GOAL OF THE EXERCISE. Find how many lines of the listing include the string "from", and report only that figure.

SUPPLIED RECORDS.
——
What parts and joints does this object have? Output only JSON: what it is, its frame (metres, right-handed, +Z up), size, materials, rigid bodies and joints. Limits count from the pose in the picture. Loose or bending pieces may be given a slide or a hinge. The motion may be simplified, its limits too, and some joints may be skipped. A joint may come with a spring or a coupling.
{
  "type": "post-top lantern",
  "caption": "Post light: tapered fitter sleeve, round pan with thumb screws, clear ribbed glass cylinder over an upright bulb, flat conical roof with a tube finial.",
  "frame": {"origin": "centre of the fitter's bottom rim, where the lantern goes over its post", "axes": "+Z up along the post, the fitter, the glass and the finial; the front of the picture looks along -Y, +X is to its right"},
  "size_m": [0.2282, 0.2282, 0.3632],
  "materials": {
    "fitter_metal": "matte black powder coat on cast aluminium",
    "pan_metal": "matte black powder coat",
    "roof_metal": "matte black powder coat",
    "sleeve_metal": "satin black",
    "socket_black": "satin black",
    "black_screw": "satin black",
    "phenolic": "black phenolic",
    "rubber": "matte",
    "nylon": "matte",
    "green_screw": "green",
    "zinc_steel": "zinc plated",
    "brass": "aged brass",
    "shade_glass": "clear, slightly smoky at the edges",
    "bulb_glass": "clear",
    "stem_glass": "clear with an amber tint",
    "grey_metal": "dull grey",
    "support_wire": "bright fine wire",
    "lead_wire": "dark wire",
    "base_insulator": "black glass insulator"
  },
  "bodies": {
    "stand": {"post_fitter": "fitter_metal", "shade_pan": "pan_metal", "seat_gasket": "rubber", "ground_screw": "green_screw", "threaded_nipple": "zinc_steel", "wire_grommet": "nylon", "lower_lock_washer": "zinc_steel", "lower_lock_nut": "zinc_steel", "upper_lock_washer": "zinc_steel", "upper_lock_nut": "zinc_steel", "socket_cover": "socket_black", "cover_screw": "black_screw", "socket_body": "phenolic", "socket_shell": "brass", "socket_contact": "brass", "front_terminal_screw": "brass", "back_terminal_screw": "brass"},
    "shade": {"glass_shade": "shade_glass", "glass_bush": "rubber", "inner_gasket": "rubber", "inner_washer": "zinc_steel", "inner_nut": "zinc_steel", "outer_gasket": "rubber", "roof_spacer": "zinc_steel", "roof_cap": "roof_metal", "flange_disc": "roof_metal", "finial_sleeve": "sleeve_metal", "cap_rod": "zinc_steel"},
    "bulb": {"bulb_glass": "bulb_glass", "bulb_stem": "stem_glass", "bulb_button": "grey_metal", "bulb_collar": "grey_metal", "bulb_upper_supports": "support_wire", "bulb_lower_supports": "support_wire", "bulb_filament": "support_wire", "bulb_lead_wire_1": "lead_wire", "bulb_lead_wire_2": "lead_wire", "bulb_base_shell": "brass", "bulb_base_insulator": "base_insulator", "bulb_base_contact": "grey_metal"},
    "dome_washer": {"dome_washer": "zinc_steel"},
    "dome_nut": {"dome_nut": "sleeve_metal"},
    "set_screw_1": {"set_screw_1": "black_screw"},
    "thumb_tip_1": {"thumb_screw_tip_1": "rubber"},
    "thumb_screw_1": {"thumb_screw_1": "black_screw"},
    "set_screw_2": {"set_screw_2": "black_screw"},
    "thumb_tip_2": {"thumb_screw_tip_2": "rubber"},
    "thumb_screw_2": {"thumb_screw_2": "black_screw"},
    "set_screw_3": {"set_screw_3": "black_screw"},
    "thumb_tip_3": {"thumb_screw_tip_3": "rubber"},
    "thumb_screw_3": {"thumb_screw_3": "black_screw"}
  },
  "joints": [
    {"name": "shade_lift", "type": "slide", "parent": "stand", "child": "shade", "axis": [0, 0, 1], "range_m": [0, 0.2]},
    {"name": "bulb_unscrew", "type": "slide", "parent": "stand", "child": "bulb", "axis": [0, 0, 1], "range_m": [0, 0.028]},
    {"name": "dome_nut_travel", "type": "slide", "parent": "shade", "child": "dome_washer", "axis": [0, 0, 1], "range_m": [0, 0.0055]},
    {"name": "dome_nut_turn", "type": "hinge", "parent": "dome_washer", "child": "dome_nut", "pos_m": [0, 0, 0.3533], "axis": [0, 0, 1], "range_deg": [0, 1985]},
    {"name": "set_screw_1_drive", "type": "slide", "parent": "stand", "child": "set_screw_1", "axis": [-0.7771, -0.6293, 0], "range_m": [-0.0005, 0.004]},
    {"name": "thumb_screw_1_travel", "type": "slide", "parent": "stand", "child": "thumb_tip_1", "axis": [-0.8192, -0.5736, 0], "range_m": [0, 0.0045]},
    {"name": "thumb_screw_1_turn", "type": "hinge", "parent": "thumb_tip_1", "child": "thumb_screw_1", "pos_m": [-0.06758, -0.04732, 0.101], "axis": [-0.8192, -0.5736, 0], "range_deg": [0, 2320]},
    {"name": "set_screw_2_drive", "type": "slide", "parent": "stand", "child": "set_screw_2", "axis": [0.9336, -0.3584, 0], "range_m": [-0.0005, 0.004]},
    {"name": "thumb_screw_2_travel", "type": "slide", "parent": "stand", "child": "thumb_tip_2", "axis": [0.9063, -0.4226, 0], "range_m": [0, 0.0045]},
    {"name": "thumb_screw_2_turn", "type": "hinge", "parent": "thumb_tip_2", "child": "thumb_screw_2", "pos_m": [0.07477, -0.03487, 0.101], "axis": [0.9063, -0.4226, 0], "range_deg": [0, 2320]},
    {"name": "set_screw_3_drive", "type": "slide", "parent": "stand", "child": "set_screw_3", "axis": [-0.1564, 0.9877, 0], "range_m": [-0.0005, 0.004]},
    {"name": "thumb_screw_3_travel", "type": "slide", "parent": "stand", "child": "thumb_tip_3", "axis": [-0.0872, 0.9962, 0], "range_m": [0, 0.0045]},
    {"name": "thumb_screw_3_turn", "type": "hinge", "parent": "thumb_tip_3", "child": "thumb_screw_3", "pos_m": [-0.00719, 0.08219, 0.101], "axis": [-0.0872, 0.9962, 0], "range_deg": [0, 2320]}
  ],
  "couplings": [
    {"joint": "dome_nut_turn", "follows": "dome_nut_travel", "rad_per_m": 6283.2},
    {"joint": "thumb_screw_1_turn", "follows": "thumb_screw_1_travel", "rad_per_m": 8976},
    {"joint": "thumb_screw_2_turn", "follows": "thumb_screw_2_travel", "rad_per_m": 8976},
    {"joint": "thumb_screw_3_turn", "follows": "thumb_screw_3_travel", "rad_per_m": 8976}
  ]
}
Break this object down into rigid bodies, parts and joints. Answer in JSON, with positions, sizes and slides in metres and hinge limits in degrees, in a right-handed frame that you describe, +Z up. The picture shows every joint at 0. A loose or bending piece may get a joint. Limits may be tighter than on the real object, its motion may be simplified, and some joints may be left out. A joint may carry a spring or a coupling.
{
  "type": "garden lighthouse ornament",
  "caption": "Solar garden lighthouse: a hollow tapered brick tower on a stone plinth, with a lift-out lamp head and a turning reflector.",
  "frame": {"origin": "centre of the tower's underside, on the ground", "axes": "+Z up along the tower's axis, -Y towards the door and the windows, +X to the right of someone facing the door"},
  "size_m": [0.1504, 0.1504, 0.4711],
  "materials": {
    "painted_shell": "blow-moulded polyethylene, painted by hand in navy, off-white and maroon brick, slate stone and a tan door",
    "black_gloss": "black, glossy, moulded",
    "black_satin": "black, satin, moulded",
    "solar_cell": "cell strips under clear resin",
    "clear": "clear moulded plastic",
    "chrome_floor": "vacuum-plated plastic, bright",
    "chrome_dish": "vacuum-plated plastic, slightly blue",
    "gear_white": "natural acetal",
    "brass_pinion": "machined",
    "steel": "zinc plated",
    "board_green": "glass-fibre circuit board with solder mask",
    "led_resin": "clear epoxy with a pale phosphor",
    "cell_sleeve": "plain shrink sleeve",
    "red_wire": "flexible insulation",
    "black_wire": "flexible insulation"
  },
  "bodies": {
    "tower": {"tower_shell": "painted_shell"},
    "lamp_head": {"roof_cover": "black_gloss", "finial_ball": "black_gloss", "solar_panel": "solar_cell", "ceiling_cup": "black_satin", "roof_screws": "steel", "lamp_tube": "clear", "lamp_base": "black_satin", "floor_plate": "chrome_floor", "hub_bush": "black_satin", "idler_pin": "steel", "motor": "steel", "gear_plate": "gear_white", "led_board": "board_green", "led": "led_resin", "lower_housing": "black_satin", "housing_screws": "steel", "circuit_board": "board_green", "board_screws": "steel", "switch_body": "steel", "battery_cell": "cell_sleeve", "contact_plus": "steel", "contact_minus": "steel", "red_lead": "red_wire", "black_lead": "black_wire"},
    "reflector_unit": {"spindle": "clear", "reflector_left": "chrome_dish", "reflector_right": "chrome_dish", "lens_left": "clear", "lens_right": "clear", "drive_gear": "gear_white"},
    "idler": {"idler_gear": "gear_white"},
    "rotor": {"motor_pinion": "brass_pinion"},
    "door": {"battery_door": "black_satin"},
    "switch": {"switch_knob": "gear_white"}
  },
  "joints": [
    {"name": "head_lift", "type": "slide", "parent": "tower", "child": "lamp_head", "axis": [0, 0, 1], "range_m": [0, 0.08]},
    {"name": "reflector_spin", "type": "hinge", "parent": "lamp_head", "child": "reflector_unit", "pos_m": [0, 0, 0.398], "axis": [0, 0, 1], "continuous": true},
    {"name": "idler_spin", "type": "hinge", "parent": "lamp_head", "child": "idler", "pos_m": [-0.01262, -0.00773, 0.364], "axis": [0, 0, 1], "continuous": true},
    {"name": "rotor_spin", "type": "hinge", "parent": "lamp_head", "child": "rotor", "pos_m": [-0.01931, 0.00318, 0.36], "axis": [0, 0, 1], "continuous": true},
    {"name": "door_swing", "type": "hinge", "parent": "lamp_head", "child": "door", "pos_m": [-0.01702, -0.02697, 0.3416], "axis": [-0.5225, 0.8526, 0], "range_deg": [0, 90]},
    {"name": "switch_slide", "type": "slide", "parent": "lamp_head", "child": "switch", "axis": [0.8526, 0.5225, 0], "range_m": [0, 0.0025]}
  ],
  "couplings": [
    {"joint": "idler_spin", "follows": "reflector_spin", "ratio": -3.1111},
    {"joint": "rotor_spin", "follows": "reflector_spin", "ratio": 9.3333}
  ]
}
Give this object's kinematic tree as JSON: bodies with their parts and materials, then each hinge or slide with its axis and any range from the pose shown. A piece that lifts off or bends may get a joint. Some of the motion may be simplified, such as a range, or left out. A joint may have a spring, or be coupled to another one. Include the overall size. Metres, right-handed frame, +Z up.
——
OUTPUT. 2